No person has a God-given right to not be offended. We have the privilege and obligation to choose to not be offended but not the right to demand that no one do anything that offends us. One expression, that has come out of the movements driving the protests and riots today is, “Now, it is our turn.” That is as ominous as it sounds and seems to express the view that ‘payback’ is justified and desired. It seems to express the view that since blacks were enslaved in America it is time and justified for whites to now become slaves to the blacks.
Do I believe that all blacks believe or desire that? NO! I believe that a small segment desire that. I believe that the 2-3% driving this bus want a Marxist Revolution and are willing to and desirous of blood being shed by those they deem to have ancestors who harmed blacks.
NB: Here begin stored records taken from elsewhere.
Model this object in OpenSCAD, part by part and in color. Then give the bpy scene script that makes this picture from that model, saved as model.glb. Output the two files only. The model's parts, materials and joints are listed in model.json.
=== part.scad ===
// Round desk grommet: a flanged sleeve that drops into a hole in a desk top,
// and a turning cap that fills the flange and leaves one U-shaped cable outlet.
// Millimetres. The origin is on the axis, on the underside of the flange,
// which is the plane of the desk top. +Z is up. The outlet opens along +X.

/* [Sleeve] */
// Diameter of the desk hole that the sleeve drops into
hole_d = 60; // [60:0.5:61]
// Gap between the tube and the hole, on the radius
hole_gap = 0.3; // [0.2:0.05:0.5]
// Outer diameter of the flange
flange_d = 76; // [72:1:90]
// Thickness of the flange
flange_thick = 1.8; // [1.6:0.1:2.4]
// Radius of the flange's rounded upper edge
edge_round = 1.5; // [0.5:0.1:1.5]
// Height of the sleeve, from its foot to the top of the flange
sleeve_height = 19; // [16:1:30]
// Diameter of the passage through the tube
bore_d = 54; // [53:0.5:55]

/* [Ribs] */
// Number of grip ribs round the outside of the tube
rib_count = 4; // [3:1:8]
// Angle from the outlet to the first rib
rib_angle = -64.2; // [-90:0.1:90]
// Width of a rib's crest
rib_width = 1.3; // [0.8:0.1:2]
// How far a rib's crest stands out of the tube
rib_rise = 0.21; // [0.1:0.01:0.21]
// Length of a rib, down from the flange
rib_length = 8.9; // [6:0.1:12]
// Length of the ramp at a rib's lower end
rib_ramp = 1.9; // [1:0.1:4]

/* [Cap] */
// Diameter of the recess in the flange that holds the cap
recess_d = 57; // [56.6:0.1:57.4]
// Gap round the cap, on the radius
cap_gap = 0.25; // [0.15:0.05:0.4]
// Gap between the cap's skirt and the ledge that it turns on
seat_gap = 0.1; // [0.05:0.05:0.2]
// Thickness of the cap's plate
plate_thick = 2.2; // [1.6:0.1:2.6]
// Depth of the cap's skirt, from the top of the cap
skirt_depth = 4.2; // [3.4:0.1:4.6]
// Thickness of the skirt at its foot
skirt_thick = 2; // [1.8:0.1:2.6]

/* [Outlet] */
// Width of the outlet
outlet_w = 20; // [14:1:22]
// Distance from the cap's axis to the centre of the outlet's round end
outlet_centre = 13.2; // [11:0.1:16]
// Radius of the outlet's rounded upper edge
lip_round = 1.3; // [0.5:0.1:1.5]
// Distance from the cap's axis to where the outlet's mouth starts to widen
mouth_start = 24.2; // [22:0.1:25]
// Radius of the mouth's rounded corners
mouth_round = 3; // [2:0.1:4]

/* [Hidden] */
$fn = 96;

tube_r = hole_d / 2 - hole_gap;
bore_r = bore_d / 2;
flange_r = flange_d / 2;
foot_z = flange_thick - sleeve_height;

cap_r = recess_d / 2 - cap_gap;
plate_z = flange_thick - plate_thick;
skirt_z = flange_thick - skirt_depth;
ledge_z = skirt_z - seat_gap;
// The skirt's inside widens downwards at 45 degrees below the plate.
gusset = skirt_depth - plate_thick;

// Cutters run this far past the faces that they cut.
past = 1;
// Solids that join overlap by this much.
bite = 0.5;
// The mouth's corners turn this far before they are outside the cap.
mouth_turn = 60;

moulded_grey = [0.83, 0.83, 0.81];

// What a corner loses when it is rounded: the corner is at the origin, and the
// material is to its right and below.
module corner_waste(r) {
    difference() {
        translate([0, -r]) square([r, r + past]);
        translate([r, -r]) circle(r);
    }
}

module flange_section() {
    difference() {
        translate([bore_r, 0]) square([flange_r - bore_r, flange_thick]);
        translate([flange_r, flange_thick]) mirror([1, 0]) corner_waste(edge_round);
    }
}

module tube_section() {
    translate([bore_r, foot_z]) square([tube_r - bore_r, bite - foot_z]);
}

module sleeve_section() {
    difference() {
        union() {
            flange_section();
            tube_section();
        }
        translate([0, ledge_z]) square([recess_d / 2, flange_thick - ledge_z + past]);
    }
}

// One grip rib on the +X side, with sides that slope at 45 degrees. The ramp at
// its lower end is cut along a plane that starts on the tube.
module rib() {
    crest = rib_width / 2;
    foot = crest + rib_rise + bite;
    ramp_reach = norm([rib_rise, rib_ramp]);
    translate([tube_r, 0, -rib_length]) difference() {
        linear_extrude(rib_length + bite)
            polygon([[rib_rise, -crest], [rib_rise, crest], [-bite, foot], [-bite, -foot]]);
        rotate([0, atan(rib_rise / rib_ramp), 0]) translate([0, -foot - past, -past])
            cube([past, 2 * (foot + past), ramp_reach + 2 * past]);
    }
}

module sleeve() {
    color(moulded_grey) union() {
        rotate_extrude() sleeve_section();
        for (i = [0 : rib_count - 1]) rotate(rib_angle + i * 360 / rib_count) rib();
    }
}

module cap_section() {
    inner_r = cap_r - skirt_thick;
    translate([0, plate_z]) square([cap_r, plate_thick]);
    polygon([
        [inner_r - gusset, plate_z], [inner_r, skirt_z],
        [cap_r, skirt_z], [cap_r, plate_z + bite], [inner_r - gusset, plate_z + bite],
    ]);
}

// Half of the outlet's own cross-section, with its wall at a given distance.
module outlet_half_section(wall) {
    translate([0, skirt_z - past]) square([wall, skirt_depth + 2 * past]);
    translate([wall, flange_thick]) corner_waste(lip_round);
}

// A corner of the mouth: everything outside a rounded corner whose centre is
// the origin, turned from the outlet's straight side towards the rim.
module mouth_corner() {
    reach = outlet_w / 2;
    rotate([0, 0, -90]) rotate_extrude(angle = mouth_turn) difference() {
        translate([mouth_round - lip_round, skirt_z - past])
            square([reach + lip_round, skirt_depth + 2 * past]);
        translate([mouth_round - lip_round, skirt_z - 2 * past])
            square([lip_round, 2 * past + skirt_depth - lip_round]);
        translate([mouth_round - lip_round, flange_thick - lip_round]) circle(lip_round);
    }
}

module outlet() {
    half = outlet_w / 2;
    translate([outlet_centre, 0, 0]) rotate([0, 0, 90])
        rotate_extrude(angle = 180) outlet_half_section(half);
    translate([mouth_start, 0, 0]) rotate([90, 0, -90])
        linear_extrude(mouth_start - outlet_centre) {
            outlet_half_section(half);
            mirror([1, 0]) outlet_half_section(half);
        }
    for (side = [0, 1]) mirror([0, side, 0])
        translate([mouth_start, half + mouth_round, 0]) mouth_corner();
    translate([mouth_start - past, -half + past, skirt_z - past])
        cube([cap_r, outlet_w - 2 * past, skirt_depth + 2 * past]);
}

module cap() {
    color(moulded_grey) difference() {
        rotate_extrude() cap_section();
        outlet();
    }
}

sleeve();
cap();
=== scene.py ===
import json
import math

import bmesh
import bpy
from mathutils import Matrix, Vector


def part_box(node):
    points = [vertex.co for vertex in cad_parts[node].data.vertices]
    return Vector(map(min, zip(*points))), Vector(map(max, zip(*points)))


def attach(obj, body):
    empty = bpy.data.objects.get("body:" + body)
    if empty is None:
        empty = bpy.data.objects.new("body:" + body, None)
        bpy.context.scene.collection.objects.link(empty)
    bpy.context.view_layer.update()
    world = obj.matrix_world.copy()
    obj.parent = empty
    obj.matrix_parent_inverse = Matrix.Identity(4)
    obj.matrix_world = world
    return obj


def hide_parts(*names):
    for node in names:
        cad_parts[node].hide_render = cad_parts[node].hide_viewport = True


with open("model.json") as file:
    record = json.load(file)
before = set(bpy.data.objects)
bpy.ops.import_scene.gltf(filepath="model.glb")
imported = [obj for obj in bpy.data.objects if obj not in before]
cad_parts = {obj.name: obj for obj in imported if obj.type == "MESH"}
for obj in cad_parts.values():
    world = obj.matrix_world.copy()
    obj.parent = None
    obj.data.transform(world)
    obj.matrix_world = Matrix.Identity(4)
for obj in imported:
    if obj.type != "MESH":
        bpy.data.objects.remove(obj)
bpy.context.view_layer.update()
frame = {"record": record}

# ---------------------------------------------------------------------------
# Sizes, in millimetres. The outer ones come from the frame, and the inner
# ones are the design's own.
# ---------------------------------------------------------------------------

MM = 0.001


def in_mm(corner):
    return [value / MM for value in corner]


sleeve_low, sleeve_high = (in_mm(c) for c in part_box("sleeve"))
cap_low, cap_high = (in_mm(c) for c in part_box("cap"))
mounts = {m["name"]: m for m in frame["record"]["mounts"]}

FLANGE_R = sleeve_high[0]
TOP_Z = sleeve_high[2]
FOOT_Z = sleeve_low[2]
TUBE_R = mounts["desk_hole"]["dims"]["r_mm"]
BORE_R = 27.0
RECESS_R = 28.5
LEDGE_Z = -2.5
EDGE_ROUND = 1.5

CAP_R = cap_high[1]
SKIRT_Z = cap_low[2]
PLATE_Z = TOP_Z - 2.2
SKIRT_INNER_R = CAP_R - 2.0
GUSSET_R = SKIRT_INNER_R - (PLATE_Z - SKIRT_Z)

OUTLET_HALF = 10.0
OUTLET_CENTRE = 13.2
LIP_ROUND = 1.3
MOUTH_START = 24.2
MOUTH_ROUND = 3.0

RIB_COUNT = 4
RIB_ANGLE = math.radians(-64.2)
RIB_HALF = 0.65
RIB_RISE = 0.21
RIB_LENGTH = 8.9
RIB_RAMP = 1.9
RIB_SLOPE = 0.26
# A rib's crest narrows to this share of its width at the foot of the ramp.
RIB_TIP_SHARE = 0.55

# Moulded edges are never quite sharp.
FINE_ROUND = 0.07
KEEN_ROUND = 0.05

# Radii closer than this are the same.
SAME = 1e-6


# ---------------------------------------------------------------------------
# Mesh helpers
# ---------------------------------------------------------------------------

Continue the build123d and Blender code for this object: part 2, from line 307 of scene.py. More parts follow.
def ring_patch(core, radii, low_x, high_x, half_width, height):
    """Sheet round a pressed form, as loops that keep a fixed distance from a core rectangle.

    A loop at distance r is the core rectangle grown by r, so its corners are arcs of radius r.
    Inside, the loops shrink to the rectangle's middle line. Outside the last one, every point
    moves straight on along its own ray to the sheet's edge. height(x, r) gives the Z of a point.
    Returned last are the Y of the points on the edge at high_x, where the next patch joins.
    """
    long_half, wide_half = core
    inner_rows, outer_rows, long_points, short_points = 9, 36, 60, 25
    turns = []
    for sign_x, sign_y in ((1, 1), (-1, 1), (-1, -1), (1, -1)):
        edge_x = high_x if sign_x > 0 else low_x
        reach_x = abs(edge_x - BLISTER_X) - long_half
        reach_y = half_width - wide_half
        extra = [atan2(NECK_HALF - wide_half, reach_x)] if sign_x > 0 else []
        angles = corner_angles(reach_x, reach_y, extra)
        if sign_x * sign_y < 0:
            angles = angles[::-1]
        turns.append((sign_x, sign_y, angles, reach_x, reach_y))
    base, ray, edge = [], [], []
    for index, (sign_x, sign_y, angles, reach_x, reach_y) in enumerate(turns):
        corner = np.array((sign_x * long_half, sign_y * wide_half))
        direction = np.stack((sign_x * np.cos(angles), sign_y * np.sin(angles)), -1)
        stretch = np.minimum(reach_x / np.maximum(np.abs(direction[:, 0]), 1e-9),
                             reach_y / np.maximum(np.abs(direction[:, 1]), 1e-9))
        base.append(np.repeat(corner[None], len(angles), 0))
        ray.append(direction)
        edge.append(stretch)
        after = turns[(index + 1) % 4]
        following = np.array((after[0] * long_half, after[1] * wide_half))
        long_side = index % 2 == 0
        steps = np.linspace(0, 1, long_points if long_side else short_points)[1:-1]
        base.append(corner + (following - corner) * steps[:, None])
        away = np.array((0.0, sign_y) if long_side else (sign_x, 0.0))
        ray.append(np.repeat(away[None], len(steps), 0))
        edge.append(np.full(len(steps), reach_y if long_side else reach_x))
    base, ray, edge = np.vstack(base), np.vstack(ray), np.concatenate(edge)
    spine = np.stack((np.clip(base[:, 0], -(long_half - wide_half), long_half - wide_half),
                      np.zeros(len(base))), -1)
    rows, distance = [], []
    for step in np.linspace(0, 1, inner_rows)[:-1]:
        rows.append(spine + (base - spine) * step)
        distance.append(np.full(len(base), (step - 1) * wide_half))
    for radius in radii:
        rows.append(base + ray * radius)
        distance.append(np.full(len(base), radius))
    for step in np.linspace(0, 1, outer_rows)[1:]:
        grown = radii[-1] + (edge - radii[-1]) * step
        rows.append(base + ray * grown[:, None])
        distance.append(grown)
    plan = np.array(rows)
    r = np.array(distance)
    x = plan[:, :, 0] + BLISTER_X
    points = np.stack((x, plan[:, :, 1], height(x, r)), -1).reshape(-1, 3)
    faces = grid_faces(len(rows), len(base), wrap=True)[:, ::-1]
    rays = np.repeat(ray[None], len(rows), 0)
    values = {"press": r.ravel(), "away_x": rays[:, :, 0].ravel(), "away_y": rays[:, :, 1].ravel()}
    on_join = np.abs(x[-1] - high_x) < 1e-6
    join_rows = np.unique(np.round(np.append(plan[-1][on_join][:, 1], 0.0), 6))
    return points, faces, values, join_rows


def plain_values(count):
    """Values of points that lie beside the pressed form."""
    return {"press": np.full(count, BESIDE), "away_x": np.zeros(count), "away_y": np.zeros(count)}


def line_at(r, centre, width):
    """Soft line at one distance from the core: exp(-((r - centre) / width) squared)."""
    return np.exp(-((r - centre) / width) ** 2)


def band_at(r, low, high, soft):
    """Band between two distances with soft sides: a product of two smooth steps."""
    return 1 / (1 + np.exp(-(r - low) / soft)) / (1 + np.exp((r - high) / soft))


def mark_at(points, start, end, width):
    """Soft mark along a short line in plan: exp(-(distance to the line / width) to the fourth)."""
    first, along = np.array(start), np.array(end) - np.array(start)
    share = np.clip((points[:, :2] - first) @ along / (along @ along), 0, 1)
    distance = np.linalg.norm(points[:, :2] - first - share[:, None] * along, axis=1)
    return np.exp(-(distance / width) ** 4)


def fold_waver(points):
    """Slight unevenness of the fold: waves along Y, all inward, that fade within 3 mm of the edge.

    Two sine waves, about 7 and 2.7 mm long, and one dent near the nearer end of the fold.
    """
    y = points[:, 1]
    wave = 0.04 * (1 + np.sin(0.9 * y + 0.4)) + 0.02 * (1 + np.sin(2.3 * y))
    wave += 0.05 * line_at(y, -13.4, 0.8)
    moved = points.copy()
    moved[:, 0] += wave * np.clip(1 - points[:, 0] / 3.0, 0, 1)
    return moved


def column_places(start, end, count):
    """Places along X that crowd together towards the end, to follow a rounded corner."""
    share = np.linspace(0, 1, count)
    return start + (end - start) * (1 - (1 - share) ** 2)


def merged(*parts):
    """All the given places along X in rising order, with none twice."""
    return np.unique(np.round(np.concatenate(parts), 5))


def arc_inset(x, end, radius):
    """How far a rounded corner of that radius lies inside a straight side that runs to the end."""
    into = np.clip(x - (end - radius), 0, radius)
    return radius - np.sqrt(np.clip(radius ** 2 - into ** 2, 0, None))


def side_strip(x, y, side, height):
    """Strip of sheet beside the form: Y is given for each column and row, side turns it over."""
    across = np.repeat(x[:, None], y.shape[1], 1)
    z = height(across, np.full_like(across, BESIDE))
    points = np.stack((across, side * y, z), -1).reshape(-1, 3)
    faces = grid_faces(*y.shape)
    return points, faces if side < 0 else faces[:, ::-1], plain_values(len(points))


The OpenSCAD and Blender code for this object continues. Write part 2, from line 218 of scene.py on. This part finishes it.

None of us are responsible for what our ancestors did. We are responsible to avoid the mistakes they made. We are responsible to reject the bias and prejudice they embraced if they did. We are fully responsible to join All Americans in the pursuit of the stated objective of the Declaration of Independence and afford everyone the Right and Privilege of having Life and living it possible. We are to seek to ensure that everyone has Liberty and can live without undue infringement by the government or other groups. Also, that we should be allowed to pursue Happiness and follow our hearts in worship and expression.
I believe in America and believe in God. I will stand for Faith, Family, and Freedom as long as I live and vote to preserve our Union and our Republic. That means, I believe that Everyone is Important, and No One should be excluded from the equal protection of the Law and enjoy the full benefits of being an American Citizen if they are one legally.
God bless you and God bless America!